PROVIDED RECORDS →
>> begin
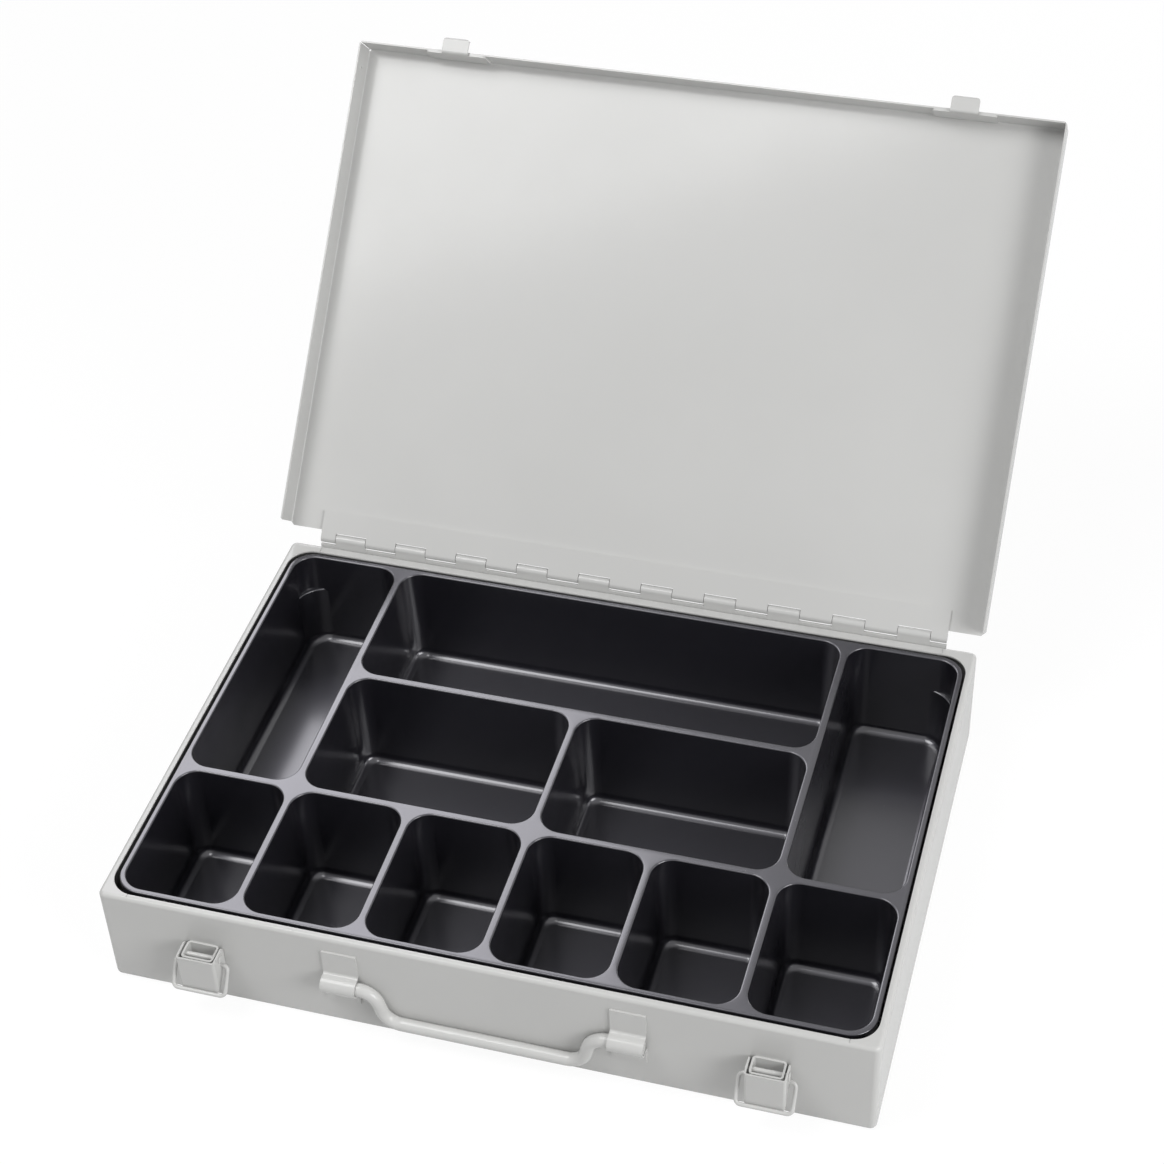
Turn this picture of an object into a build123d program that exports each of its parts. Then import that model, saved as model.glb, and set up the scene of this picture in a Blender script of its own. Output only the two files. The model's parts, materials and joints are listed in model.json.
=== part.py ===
from build123d import *

import os
from math import asin, cos, degrees, radians, sin, sqrt, tan

os.makedirs("parts", exist_ok=True)

# A shallow steel case with a hinged lid, two toggle latches, a drop handle and a loose
# black moulded insert with eleven compartments. The frame is the body's: X to the right,
# Y to the back, Z up, with the origin in the middle of the underside. The lid is open.

# Small round pieces have this many sides, which keeps the model light
round_sides = 12
bail_bend_flats = 3
handle_bend_flats = 5
# How near an edge must lie to a plane to be picked as lying in it
touch = 0.01

# The folded steel body
body_width = 450.0
body_depth = 315.0
body_height = 71.0
sheet = 1.0
body_corner_radius = 4.0
base_fold_radius = 3.8
base_inner_bevel = 1.4
rim_fold_radius = 2.5
rim_side = 4.0
rim_front = 3.8
rim_back = 7.0
rim_corner_radius = 15.0
rim_seam_width = 0.4
rim_seam_depth = 0.4
rim_seam_front_inset = 17.5
rim_seam_back_inset = 21.0

# The piano hinge
knuckle_pitch = 20.55
knuckle_count = 21
knuckle_gap = 0.35
hinge_pin_diameter = 3.0
hinge_pin_play = 0.1
leaf_thickness = 1.5
leaf_width = 17.3
leaf_play = 0.3
leaf_curl_gap = 0.3
leaf_curl_end = 0.4
knuckle_root = 1.1
hinge_axis_rise = 4.5

# The lid, a shallow pan without a back flange
lid_side_clearance = 2.5
lid_front_clearance = 2.4
lid_flange_depth = 20.0
lid_back_edge = 4.7
lid_fold_radius = 2.0
lid_corner_radius = 1.6
lid_corner_slit = 0.6
lid_corner_slit_length = 8.0
lid_corner_hole_diameter = 2.4
lid_side_hole_diameter = 2.0
lid_side_hole_from_front = 15.8
lid_side_hole_drop = 11.4
lid_back_corner_cut = 3.0
open_angle = 133.5

# The two catches inside the lid's front flange
latch_spacing = 328.6
latch_shift = 1.3
catch_width = 40.0
catch_height = 17.5
catch_thickness = 1.2
catch_corner_radius = 2.0
hook_width = 17.5
hook_drop = 1.3
hook_reach = 8.0
hook_tip_rise = 4.2
hook_bend_radius = 1.5
hook_corner_radius = 2.5

# The two toggle latches on the front wall
tube_width = 19.2
tube_depth = 12.3
tube_height = 17.0
tube_wall = 1.2
tube_corner_radius = 2.2
tube_top = 45.8
latch_pin_diameter = 3.0
latch_pin_drop = 3.5
latch_pin_from_wall = 6.5
latch_pin_play = 0.1
latch_head_diameter = 4.8
latch_head_height = 0.8
latch_head_play = 0.1
lever_sheet = 1.0
lever_front_gap = 1.2
lever_side_gap = 1.05
lever_wall_gap = 0.4
lever_top_rise = 0.9
lever_height = 25.0
lever_fold_radius = 1.8
ear_corner_radius = 2.0
ear_waist_back = 2.0
ear_waist_drop = 13.5
ear_foot_back = 3.5
bail_wire_diameter = 2.3
bail_pivot_drop = 5.6
bail_pivot_back = 0.9
bail_hole_play = 0.1
bail_reach = 18.1
bail_half_width = 15.8
bail_bend_radius = 3.0
bail_end_inset = 0.25
bail_rest_gap = 0.2

# The drop handle and its two brackets
handle_shift = 3.1
handle_rod_diameter = 7.8
handle_wall_gap = 0.45
handle_axis_height = 38.0
handle_drop = 23.5
handle_shoulder_x = 63.2
handle_grip_x = 57.6
handle_bend_radius = 12.0
handle_end_inset = 0.3
bracket_spacing = 166.7
bracket_width = 20.4
bracket_strap = 1.2
bracket_rod_play = 0.35
bracket_top = 60.8
bracket_bottom = 21.0
bracket_root_radius = 1.5

# The moulded insert: six columns and three rows of cells, some of them joined
insert_below_rim = 1.0
insert_side_gap = 1.5
insert_front_gap = 3.0
insert_back_gap = 0.6
insert_seat_gap = 0.2
insert_wall = 1.8
insert_floor = 2.0
lip_width = 3.5
lip_corner_radius = 15.5
lip_thickness = 2.0
lip_skirt = 7.0
lip_skirt_wall = 1.2
lip_bevel = 1.0
web_width = 4.8
cell_corner_radius = 13.0
cell_draft = 3.0
cell_floor_radius = 6.0
cell_corner_flats = 4
cell_floor_flats = 3
columns = 6
rows = 3
lug_reach = 20.0
lug_side_round = 9.0
lug_top = 38.0
lug_top_bevel = 2.5
lug_overlap = 0.5
# Each cell as its first column and row, from the left and the front, and how many
# columns and rows it takes
tall_left = (0, 1, 1, 2)
tall_right = (columns - 1, 1, 1, 2)
cells = [(column, 0, 1, 1) for column in range(columns)]
cells += [tall_left, tall_right, (1, 2, columns - 2, 1), (1, 1, 2, 1), (3, 1, 2, 1)]

# Places that follow from the sizes above
front_wall = -body_depth / 2
back_wall = body_depth / 2
hinge_bore_radius = hinge_pin_diameter / 2 + hinge_pin_play
barrel_radius = hinge_bore_radius + leaf_thickness
hinge_y = back_wall + barrel_radius
hinge_z = body_height + hinge_axis_rise
hinge_length = knuckle_pitch * (knuckle_count - 1)
lid_half_width = body_width / 2 + lid_side_clearance + sheet
lid_front = hinge_y - front_wall + lid_front_clearance + sheet
lid_inside = leaf_thickness - barrel_radius
lid_outside = lid_inside + sheet
flange_tip = lid_outside - lid_flange_depth
latch_pin_y = front_wall - latch_pin_from_wall
latch_pin_z = tube_top - latch_pin_drop
bail_pivot_y = latch_pin_y + bail_pivot_back
bail_pivot_z = latch_pin_z - bail_pivot_drop
handle_y = front_wall - handle_wall_gap - handle_rod_diameter / 2

# The lid's own plane while it is open: X along the hinge, Y from the lid's front to the
# hinge, Z out of the lid's outer face
lid_plane = Plane(
    origin=(0, hinge_y, hinge_z),
    x_dir=(1, 0, 0),
    z_dir=(0, sin(radians(open_angle)), cos(radians(open_angle))),
)
lid_section = Plane(origin=lid_plane.origin, x_dir=lid_plane.y_dir, z_dir=lid_plane.x_dir)
lid_backward = Axis(lid_plane.origin, lid_plane.y_dir)
lid_outward = Axis(lid_plane.origin, lid_plane.z_dir)


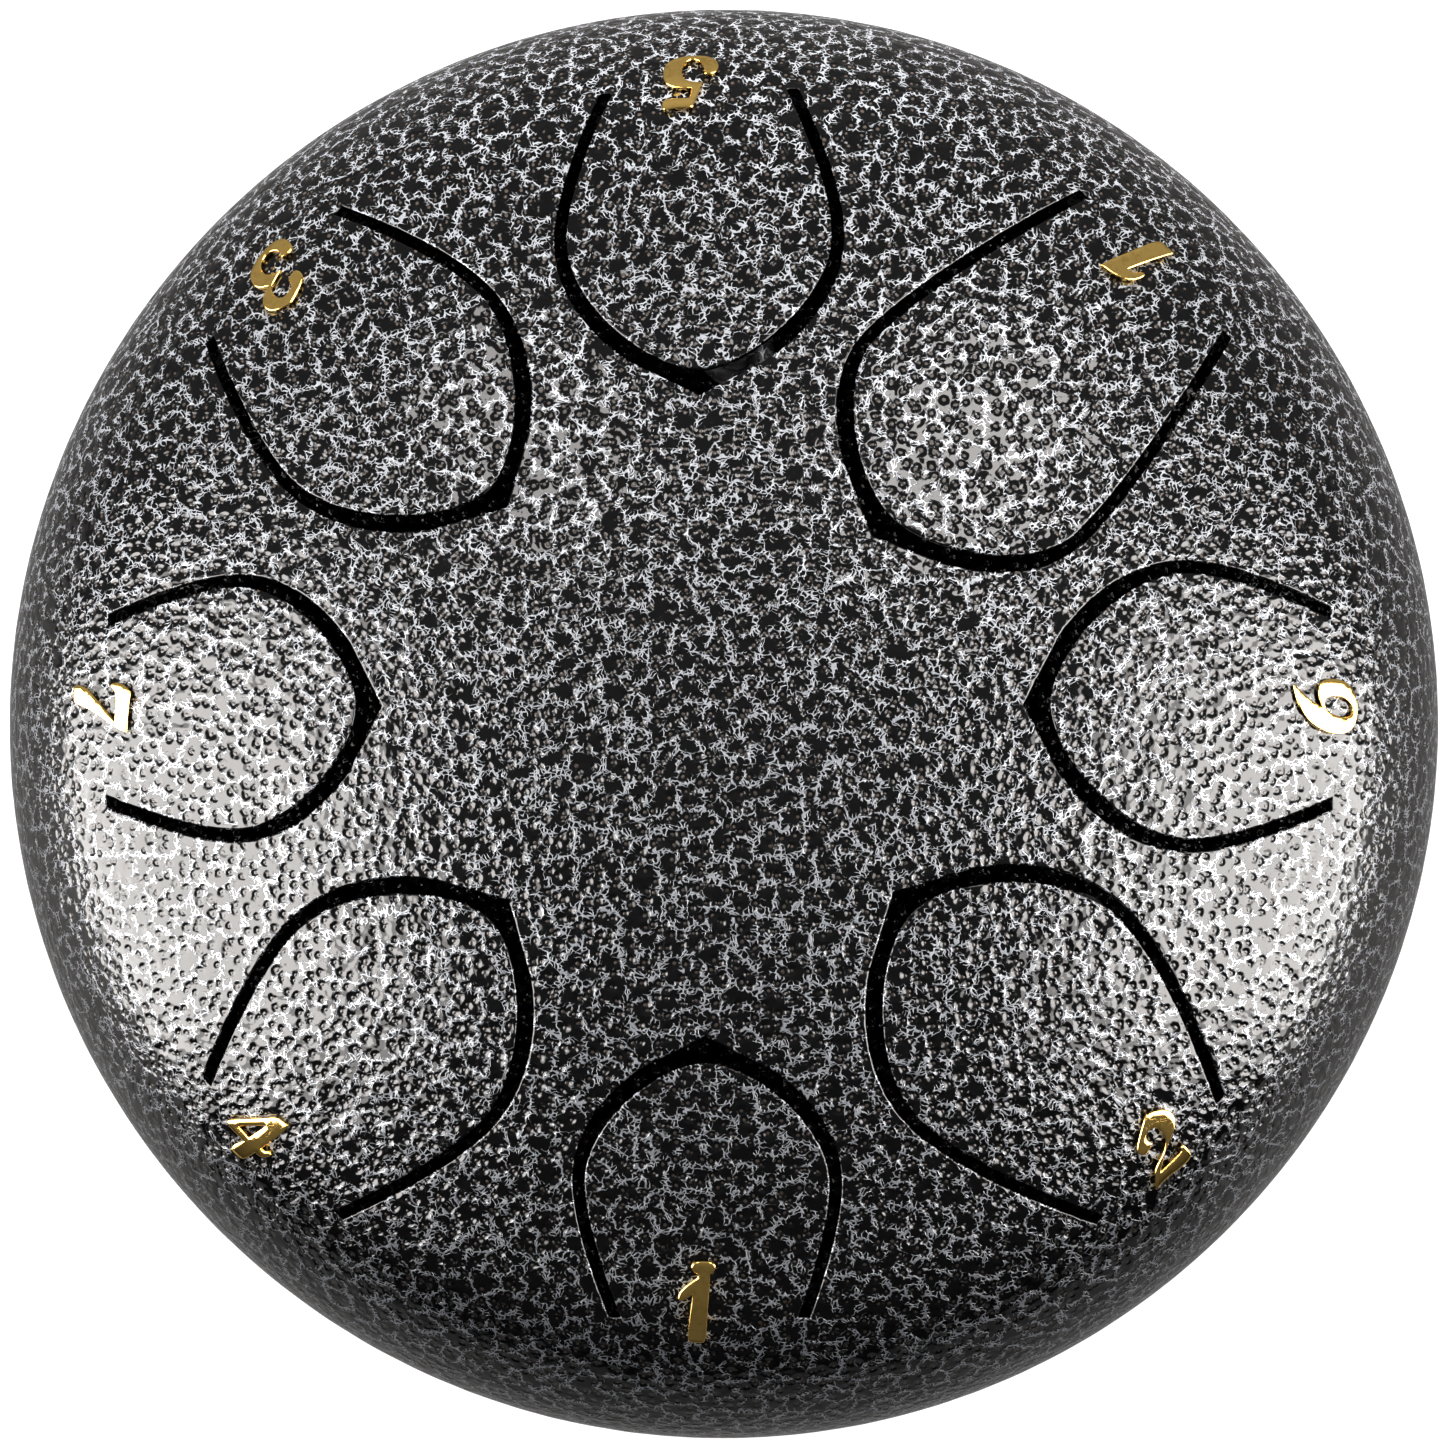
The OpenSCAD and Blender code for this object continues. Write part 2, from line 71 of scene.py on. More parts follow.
class Graph:
    """Adds nodes to a tree and links them, so that a pattern reads as a formula."""

    def __init__(self, tree: bpy.types.NodeTree) -> None:
        """Starts on a tree, which is emptied.

        Args:
            tree: The node tree to fill.
        """
        self.tree = tree
        tree.nodes.clear()

    def add(self, kind: str, inputs: dict | None = None, **settings: object) -> bpy.types.Node:
        """Adds one node.

        Args:
            kind: The node's type name.
            inputs: Values or sockets for its inputs, by name or number.
            **settings: The node's own properties.

        Returns:
            The new node.
        """
        node = self.tree.nodes.new(kind)
        for key, value in settings.items():
            setattr(node, key, value)
        for key, value in (inputs or {}).items():
            self.feed(node.inputs[key], value)
        return node

    def feed(self, socket: bpy.types.NodeSocket, value: object) -> None:
        """Links a socket to an input, or sets the input's own value.

        Args:
            socket: The input.
            value: A socket to link, or a plain value.
        """
        if isinstance(value, bpy.types.NodeSocket):
            self.tree.links.new(value, socket)
        else:
            socket.default_value = value

    def math(self, operation: str, a: object, b: object = 0.0, c: object = 0.0) -> bpy.types.NodeSocket:
        """Adds one Math node.

        Args:
            operation: The operation's name.
            a: First value or socket.
            b: Second value or socket.
            c: Third value or socket.

        Returns:
            The result's socket.
        """
        return self.add("ShaderNodeMath", {0: a, 1: b, 2: c}, operation=operation).outputs[0]

    def vector(self, operation: str, a: object, b: object) -> bpy.types.NodeSocket:
        """Adds one Vector Math node.

        Args:
            operation: The operation's name.
            a: First vector.
            b: Second vector, or the factor of SCALE.

        Returns:
            The result's socket.
        """
        second = 3 if operation == "SCALE" else 1
        return self.add("ShaderNodeVectorMath", {0: a, second: b}, operation=operation).outputs[0]

    def step(
        self, value: object, low: float, high: float, start: float = 0.0, end: float = 1.0,
    ) -> bpy.types.NodeSocket:
        """Adds a smooth step.

        Args:
            value: The value that drives it.
            low: Where the step starts.
            high: Where it ends.
            start: Result before the step.
            end: Result after it.

        Returns:
            The result's socket.
        """
        inputs = {"Value": value, "From Min": low, "From Max": high, "To Min": start, "To Max": end}
        return self.add("ShaderNodeMapRange", inputs, interpolation_type="SMOOTHSTEP").outputs[0]

    def blend(self, share: object, a: object, b: object) -> bpy.types.NodeSocket:
        """Adds a colour mix.

        Args:
            share: How much of b there is.
            a: First colour.
            b: Second colour.

        Returns:
            The mixed colour's socket.
        """
        node = self.add("ShaderNodeMix", {0: share}, data_type="RGBA")
        self.feed(node.inputs[6], a)
        self.feed(node.inputs[7], b)
        return node.outputs[2]

    def noise(self, place: object, scale: float, detail: float = 2.0, **inputs: float) -> bpy.types.Node:
        """Adds a Noise Texture node.

        Args:
            place: The coordinates' socket.
            scale: Features for each unit of the coordinates.
            detail: Number of octaves.
            **inputs: More inputs, by name.

        Returns:
            The new node.
        """
        given = {"Vector": place, "Scale": scale, "Detail": detail}
        given.update({name.capitalize(): value for name, value in inputs.items()})
        return self.add("ShaderNodeTexNoise", given)

    def cells(
        self, place: object, size: float, feature: str = "F1", randomness: float = 1.0,
    ) -> bpy.types.Node:
        """Adds a flat Voronoi Texture node.

        Args:
            place: The coordinates' socket.
            size: Size of a cell, in the coordinates' unit.
            feature: F1 or DISTANCE_TO_EDGE.
            randomness: From 0, a grid, to 1.

        Returns:
            The new node.
        """
        inputs = {"Vector": place, "Scale": 1.0 / size, "Randomness": randomness}
        node = self.add("ShaderNodeTexVoronoi", voronoi_dimensions="2D", feature=feature)
        for name, value in inputs.items():
            self.feed(node.inputs[name], value)
        return node

    def shift(self, place: object, by: object, amount: float) -> bpy.types.NodeSocket:
        """Moves coordinates by a noise colour.

        Args:
            place: The coordinates' socket.
            by: A colour socket, grey where nothing moves.
            amount: How far it moves them, in the coordinates' unit.

        Returns:
            The moved coordinates' socket.
        """
        centred = self.vector("SUBTRACT", by, (0.5, 0.5, 0.5))
        return self.vector("ADD", place, self.vector("SCALE", centred, amount * 2))

    def bump(self, shader: bpy.types.Node, height: object, distance: float, strength: float = 1.0) -> None:
        """Gives a shader relief.

        Args:
            shader: The shader.
            height: The relief's socket.
            distance: Height of one unit of it, in metres.
            strength: How much of it shows.
        """
        node = self.add("ShaderNodeBump", {"Height": height, "Distance": distance, "Strength": strength})
        self.feed(shader.inputs["Normal"], node.outputs[0])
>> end
EXERCISE OBJECTIVE →
Pick out the lines that contain "import" and copy them.

SOLUTION →
Turn this picture of an object into a build123d program that exports each of its parts. Then import that model, saved as model.glb, and set up the scene of this picture in a Blender script of its own. Output only the two files. The model's parts, materials and joints are listed in model.json.
from build123d import *
import os
from math import asin, cos, degrees, radians, sin, sqrt, tan